Industry body the Association of European Airlines (AEA) said on Tuesday it had talked with the European Union about easing restrictions at larger airports and was awaiting a response.


"One measure we would like them to look at is freezing the '80-20' rule," a spokesman said, referring to a requirement that slots should be used at least 80 percent of the time to stop airlines hoarding them.


He added that the rule need only be dropped temporarily.


"Airlines could then be encouraged to withdraw capacity without running the risk of losing specific slots," he added.


The EU could not immediately be reached for comment.


Airlines across Europe are attempting to cut routes and frequency of services due to a passenger slump caused by the global economic downturn.


AEA members include Air France-KLM, Lufthansa and British Airways.


"It would be helpful in that it would be easier to adapt capacity to underlying demand, and not fly frequencies the airlines don't want to," said Evolution Securities analyst Nick Cunningham.


Slots are the right to take off or land and use airport infrastructure at a particular time of day.


Under current rules, airlines which used slots regularly in the past can keep them free of charge as long as they do not neglect them for more than 20 percent of the time.

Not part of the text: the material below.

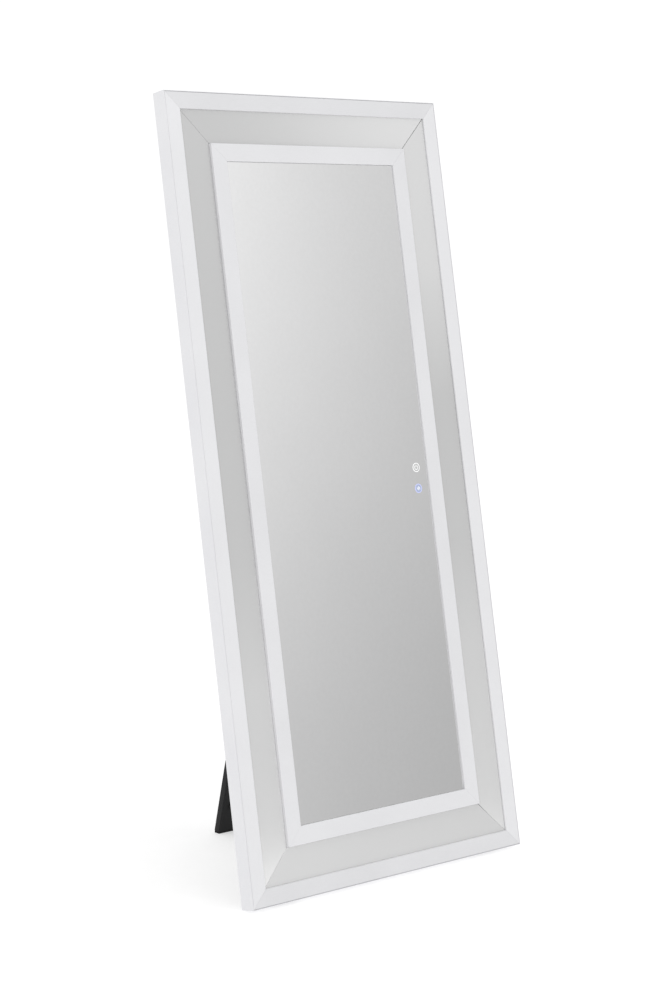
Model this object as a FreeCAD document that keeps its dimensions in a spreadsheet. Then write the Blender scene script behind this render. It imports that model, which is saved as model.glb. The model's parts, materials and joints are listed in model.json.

Critics say the rule makes it harder for new entrants to join the aviation market and deprives the public of a return on infrastructure. Some airports back an auction system instead.


The EU has approved secondary trading of slots at airports but so far the system has not been widely used except at London's Heathrow Airport where competition for space is high.


The allocation of airline slots has evolved into a multi-million dollar business due to soaring prices, and in some cases can be key to valuing airlines.